__Written task__.
Find the line containing "obj.data.transform(world)" and copy it exactly, along with every line after it up to and including the line containing "SENSOR = 36". Copy nothing else.

__Raw data__.
========
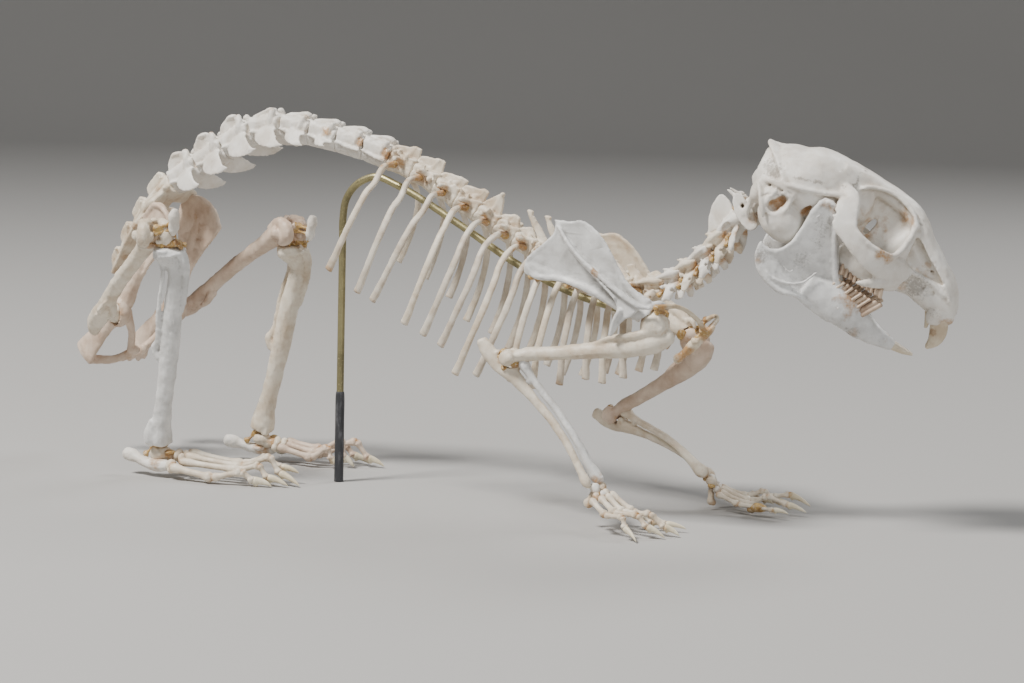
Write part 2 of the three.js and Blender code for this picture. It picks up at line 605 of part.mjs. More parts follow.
for (const [side, sign] of [["right", -1], ["left", 1]]) {
  const hip = V(...HIP[side]);
  const knee = V(...KNEE[side]);
  const plateau = V(...PLATEAU[side]);
  const ankle = V(...ANKLE[side]);
  const shin = ankle.clone().sub(plateau).normalize();
  const thighAxis = knee.clone().sub(hip).normalize();
  const outward = OUTWARD[side].clone().addScaledVector(thighAxis, -OUTWARD[side].dot(thighAxis)).normalize();
  const { pieces, hinge } = thighBone(hip, knee, outward, shin);
  const turn = degToRad(HIND_PAW_TURN[side]);
  const shinPieces = shinBone(plateau, ankle, V(Math.cos(turn), Math.sin(turn), 0));
  const under = plateau.clone().addScaledVector(shin, GAP);
  const kneeCut = sweep([[under.clone().addScaledVector(shin, -0.3), 6, 6], [under.clone().addScaledVector(shin, 8), 6, 6]], 12, hinge);
  place("thigh_bone_" + side, fuse(pieces, [kneeCut]), bone(IVORY));
  const above = sweep([[plateau.clone().addScaledVector(shin, -6), 7, 7], [plateau.clone().addScaledVector(shin, 0.3), 7, 7]], 12, hinge);
  place("shin_bone_" + side, fuse(shinPieces, [above]), bone(CHALK));
  const cap = knee.clone().add(KNEECAP[side]);
  const capLift = shin.clone().multiplyScalar(-1);
  place(
    "kneecap_" + side,
    fuse([
      sweep(
        [
          [cap.clone().addScaledVector(capLift, -2), 0.5, 0.5],
          [cap.clone().addScaledVector(capLift, -1), 1.1, 0.9],
          [cap.clone().addScaledVector(capLift, 0.9), 1.2, 1],
          [cap.clone().addScaledVector(capLift, 2), 0.7, 0.6],
        ],
        7,
        hinge,
      ),
    ]),
    bone(CHALK),
  );
  paw("hind_paw_" + side, ANKLE[side], HIND_PAW_TURN[side], hindPaw(sign), IVORY);
}

// Shoulder blades: a thin triangular plate with its raised spine, a socket and a hooked tip.
function shoulderBlade(shoulder, sign) {
  const [gx, , gz] = shoulder;
  const outline = [
    [-0.2, 3.4], [-3, 5.4], [-6, 9.6], [-9.6, 14.6], [-12.2, 16.4], [-16.5, 16], [-18.6, 14.4],
    [-22.8, 11.6], [-24.8, 8], [-23.6, 6.6], [-17, 6], [-10, 4], [-3.6, 0.9], [-1.6, 0.2],
  ].map(([x, z]) => [gx + x, gz + z]);
  const lie = (x, z) => shoulder[1] + sign * lerp(0.4, sign > 0 ? -0.6 : -1.7, THREE.MathUtils.clamp((z - gz) / 16, 0, 1));
  const ridge = [
    [gx - 17.6, gz + 15, 0.4, 0.5],
    [gx - 11, gz + 8.2, 0.5, 1.1],
    [gx - 4, gz + 2.8, 0.5, 1.5],
  ].map(([x, z, thin, proud]) => [V(x, lie(x, z) + sign * proud * 0.6, z), proud, thin]);
  const acromion = [
    [V(gx - 4.6, lie(gx, gz) + sign * 1.6, gz + 3), 0.7, 0.7],
    [V(gx - 2.4, lie(gx, gz) + sign * 2.6, gz + 2.9), 0.5, 0.6],
    [V(gx + 0.4, lie(gx, gz) + sign * 2.9, gz + 3.1), 0.4, 0.5],
  ];
  const hook = [
    [V(gx - 4.4, lie(gx, gz) + sign * 1.8, gz + 2.9), 0.5, 0.8],
    [V(gx - 5.8, lie(gx, gz) + sign * 2.8, gz + 0.6), 0.4, 0.6],
    [V(gx - 7.6, lie(gx, gz) + sign * 2.9, gz - 1.6), 0.25, 0.3],
  ];
  const neck = [[V(gx - 5, lie(gx, gz), gz + 3.2), 0.9, 1.6], [V(gx - 1.6, shoulder[1], gz + 1.6), 1.5, 2.1], [V(gx - 0.2, shoulder[1], gz + 0.9), 1.6, 2]];
  const socket = ball([gx, shoulder[1], gz], Array(3).fill(ARM_HEAD_RADIUS + ROOM), 0, 8, 6);
  const rods = [ridge, acromion, hook].map((rows) => sweep(rows, 4));
  return fuse([plate(outline, BONE_THIN, lie), ...rods, sweep(neck, 7)], [socket]);
}

function armBone(shoulder, elbow, sign) {
  const axis = elbow.clone().sub(shoulder).normalize();
  const outward = V(0, sign, 0).addScaledVector(axis, -axis.y * sign).normalize();
  const length = shoulder.distanceTo(elbow);
  const lift = axis.clone().cross(outward).normalize();
  if (lift.z < 0) lift.negate();
  const at = (share, up = 0, out = 0) =>
    shoulder.clone().addScaledVector(axis, share * length).addScaledVector(lift, up).addScaledVector(outward, out);
  const shaft = [
    [at(-0.08, -2.6), 1.5, 1.4],
    [at(0.03, -2.7), 2.1, 2.1],
    [at(0.2, -2.7), 1.7, 1.9],
    [at(0.45, -1.8), 1.35, 1.5],
    [at(0.7, -0.9), 1.3, 1.35],
    [at(0.9, 0), 1.9, 1.4],
    [at(0.985, 0), 2.3, 1.5],
  ];
  const ridge = [[at(-0.02, -0.8, 1.4), 0.9, 0.9], [at(0.34, 0.4, 0.9), 0.6, 0.6]];
  return [sweep(shaft, 7, outward), ball(shoulder.toArray(), Array(3).fill(ARM_HEAD_RADIUS)), sweep(ridge, 4, outward)];
}

for (const [side, sign] of [["right", -1], ["left", 1]]) {
  const shoulder = V(...SHOULDER[side]);
  const elbow = V(...ELBOW[side]);
  const wrist = V(...WRIST[side]);
  place("shoulder_blade_" + side, shoulderBlade(SHOULDER[side], sign), bone(CHALK));

  const axis = wrist.clone().sub(elbow).normalize();
  const upper = elbow.clone().sub(shoulder).normalize();
  const hinge = upper.clone().cross(axis).normalize();
  const front = axis.clone().cross(hinge).normalize();
  if (front.x < 0) front.negate();
  const run = elbow.distanceTo(wrist);
  const at = (share, f, h) =>
    elbow.clone().addScaledVector(axis, share * run).addScaledVector(front, f).addScaledVector(hinge, h * Math.sign(hinge.y) * sign);
  const barrel = (reach, girth) =>
    sweep([-reach, reach].map((out) => [elbow.clone().addScaledVector(hinge, out), girth, girth]), 10, front);
  const trochlea = barrel(3, 1.5 + ROOM);
  const roller = barrel(2.2, 1.5);
  const ulnaRows = [
    [at(-0.19, -2.6, 0), 1, 1.3],
    [at(-0.1, -2.6, 0), 1, 1.4],
    [at(0, -2.2, 0), 0.9, 1.5],
    [at(0.09, -1.5, 0), 1, 1.6],
    [at(0.3, -1.4, 0.3), 0.65, 1],
    [at(0.7, -1, 0.8), 0.6, 0.75],
    [at(0.97, -0.7, 1.6), 0.8, 0.9],
  ];
  const radiusRows = [
    [at(0.075, 1.5, 0), 1.3, 0.95],
    [at(0.12, 1.4, 0), 1.3, 0.9],
    [at(0.3, 1.1, -0.1), 0.85, 0.7],
    [at(0.7, 0.8, -0.5), 0.8, 0.7],
    [at(0.9, 0.6, -0.8), 1, 1],
    [at(0.985, 0.6, -0.9), 1.2, 1.2],
  ];
  const arm = armBone(shoulder, elbow, sign);
  const ulna = sweep(ulnaRows, 6, hinge);
  place("ulna_" + side, fuse([ulna], [trochlea]), bone(IVORY));
  place("radius_" + side, fuse([sweep(radiusRows, 6, hinge)], [trochlea]), bone(IVORY));
  const room = (rows) => sweep(rows.slice(0, 4).map(([p, a, b]) => [p, a + ROOM, b + ROOM]), 6, hinge);
  const radiusRoom = room([[at(-0.01, 1.5, 0), 1.3, 0.95], ...radiusRows]);
  place("arm_bone_" + side, fuse([...arm, roller], [room(ulnaRows), radiusRoom]), bone(IVORY));
  paw("fore_paw_" + side, WRIST[side], FORE_PAW_TURN[side], forePaw(sign, CARPUS_TOP[side]), IVORY);
}

// Breastbone tip between the shoulders, with the two collar bones that reach it.
place(
  "breastbone",
  fuse([
    sweep(smooth([[41.2, 0.3, 33.6, 0.5, 0.4], [39.8, 0.3, 32.4, 1.3, 0.7], [37.4, 0.4, 30.2, 1, 0.8], [34.6, 0.6, 27.4, 0.7, 0.7]], 5), 6),
  ]),
  bone(AMBER),
);
const collar = {
  right: [[36.2, -12.6, 37.8, 0.45, 0.5], [38.6, -9, 37.6, 0.4, 0.5], [40.2, -5, 35.4, 0.42, 0.5], [39.8, -1.2, 33, 0.5, 0.6]],
  left: [[34.6, 12.5, 33.05, 0.45, 0.5], [37.8, 9, 34.2, 0.4, 0.5], [39.6, 5.2, 34, 0.42, 0.5], [39.8, 1.75, 33, 0.5, 0.6]],
};
for (const side of ["right", "left"]) place("collar_bone_" + side, fuse([sweep(smooth(collar[side], 6), 5)]), bone(IVORY));

// Stand: one brass wire that rises through the loin, bends over and runs forward under the backbone.
const WIRE_X = -31;
const wireUnder = 2.5 + GAP + WIRE / 2;
const BEND_START = 48.6;
const railStart = thoraxStart - 1;
const railEnd = thoraxStart + THORAX_RUN - 2;
const railAt = (distance) => local(onBackbone(distance), 0, 0, -wireUnder);
const railSteps = 11;
const wireStations = (points) => points.map((p) => [p, WIRE / 2, WIRE / 2]);
const rail = Array.from({ length: railSteps + 1 }, (_, i) => railAt(lerp(railStart, railEnd, i / railSteps)));
const railHeading = onBackbone(railStart).along;
const bendEnd = rail[0].clone().addScaledVector(railHeading, -1.2 * GAP);
const bendCurve = new THREE.CubicBezierCurve3(
  V(WIRE_X, 0, BEND_START),
  V(WIRE_X, 0, BEND_START + 6),
  bendEnd.clone().addScaledVector(railHeading, -5.5),
  bendEnd,
);
place(
  "stand_wire_foot",
  fuse([sweep([[V(WIRE_X, 0, 0), WIRE_FOOT / 2], [V(WIRE_X, 0, WIRE_FOOT_TOP), WIRE_FOOT / 2]], 12)]),
  darkSleeve,
);
place(
  "stand_wire_upright",
  fuse([sweep([[V(WIRE_X, 0, WIRE_FOOT_TOP + GAP), WIRE / 2], [V(WIRE_X, 0, BEND_START - GAP), WIRE / 2]], 10)]),
  brass,
);
place("stand_wire_bend", fuse([sweep(wireStations(bendCurve.getPoints(8)), 7)]), brass);
place("stand_wire_rail", fuse([sweep(wireStations(rail), 7)]), brass);

// The origin is on the floor, under the middle of the whole mount.
const extent = new THREE.Box3().setFromObject(pika, true);
pika.position.set(-(extent.min.x + extent.max.x) / 2, -(extent.min.y + extent.max.y) / 2, 0);

export default pika;
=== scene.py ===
"""The mounted skeleton of a pika, crouching on a pale studio floor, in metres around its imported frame."""

import math

import bpy
import numpy as np
from mathutils import Matrix, Vector, noise


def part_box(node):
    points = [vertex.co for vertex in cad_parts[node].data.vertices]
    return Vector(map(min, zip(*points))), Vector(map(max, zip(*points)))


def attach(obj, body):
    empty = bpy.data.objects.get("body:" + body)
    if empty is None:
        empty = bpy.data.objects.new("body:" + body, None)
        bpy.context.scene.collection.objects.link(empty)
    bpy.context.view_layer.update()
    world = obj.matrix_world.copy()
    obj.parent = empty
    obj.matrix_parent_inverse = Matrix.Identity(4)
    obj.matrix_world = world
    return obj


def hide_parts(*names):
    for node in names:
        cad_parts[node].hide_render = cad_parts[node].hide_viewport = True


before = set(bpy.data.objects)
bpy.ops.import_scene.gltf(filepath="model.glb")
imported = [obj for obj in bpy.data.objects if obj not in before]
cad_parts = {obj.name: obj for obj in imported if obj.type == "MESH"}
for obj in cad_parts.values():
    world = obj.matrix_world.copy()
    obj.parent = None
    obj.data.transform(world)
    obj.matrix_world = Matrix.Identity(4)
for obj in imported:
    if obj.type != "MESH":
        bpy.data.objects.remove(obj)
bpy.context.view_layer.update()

# Studio: a pale matt floor that runs out of view, a big soft lamp high on the left,
# a weaker one on the right and one behind, and the long lens of the photograph.
# Every place in this file is in millimetres from home, 31 mm in front of the foot of the wire.
MM = 0.001
WIRE_X = -31
foot_low, foot_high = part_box("stand_wire_foot")
home = np.array([(foot_low.x + foot_high.x) / 2 - WIRE_X * MM, (foot_low.y + foot_high.y) / 2, 0])


def in_metres(points):
    return np.asarray(points, float) * MM + home


VIEW_TURN = math.radians(27)
VIEW_RISE = math.radians(7)
VIEW_ROLL = math.radians(1.4)
VIEW_RANGE = 0.45
VIEW_MIDDLE = (0, 7, 27.3)
FOCAL_PIXELS = 2542.5
PICTURE_WIDTH = 1024
SENSOR = 36

back = Vector((
    math.sin(VIEW_TURN) * math.cos(VIEW_RISE),
    -math.cos(VIEW_TURN) * math.cos(VIEW_RISE),
    math.sin(VIEW_RISE),
))
level = Vector((math.cos(VIEW_TURN), math.sin(VIEW_TURN), 0))
rise = back.cross(level)
right = level * math.cos(VIEW_ROLL) + rise * math.sin(VIEW_ROLL)
up = back.cross(right)
lens = bpy.data.cameras.new("camera")
lens.sensor_width = SENSOR
lens.lens = SENSOR * FOCAL_PIXELS / PICTURE_WIDTH
lens.clip_start = 0.01
camera = bpy.data.objects.new("camera", lens)
turn = Matrix((right, up, back)).transposed().to_4x4()
camera.matrix_world = Matrix.Translation(Vector(in_metres(VIEW_MIDDLE)) + back * VIEW_RANGE) @ turn
bpy.context.scene.collection.objects.link(camera)
bpy.context.scene.camera = camera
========
__Task solution__.
    obj.data.transform(world)
    obj.matrix_world = Matrix.Identity(4)
for obj in imported:
    if obj.type != "MESH":
        bpy.data.objects.remove(obj)
bpy.context.view_layer.update()

# Studio: a pale matt floor that runs out of view, a big soft lamp high on the left,
# a weaker one on the right and one behind, and the long lens of the photograph.
# Every place in this file is in millimetres from home, 31 mm in front of the foot of the wire.
MM = 0.001
WIRE_X = -31
foot_low, foot_high = part_box("stand_wire_foot")
home = np.array([(foot_low.x + foot_high.x) / 2 - WIRE_X * MM, (foot_low.y + foot_high.y) / 2, 0])


def in_metres(points):
    return np.asarray(points, float) * MM + home


VIEW_TURN = math.radians(27)
VIEW_RISE = math.radians(7)
VIEW_ROLL = math.radians(1.4)
VIEW_RANGE = 0.45
VIEW_MIDDLE = (0, 7, 27.3)
FOCAL_PIXELS = 2542.5
PICTURE_WIDTH = 1024
SENSOR = 36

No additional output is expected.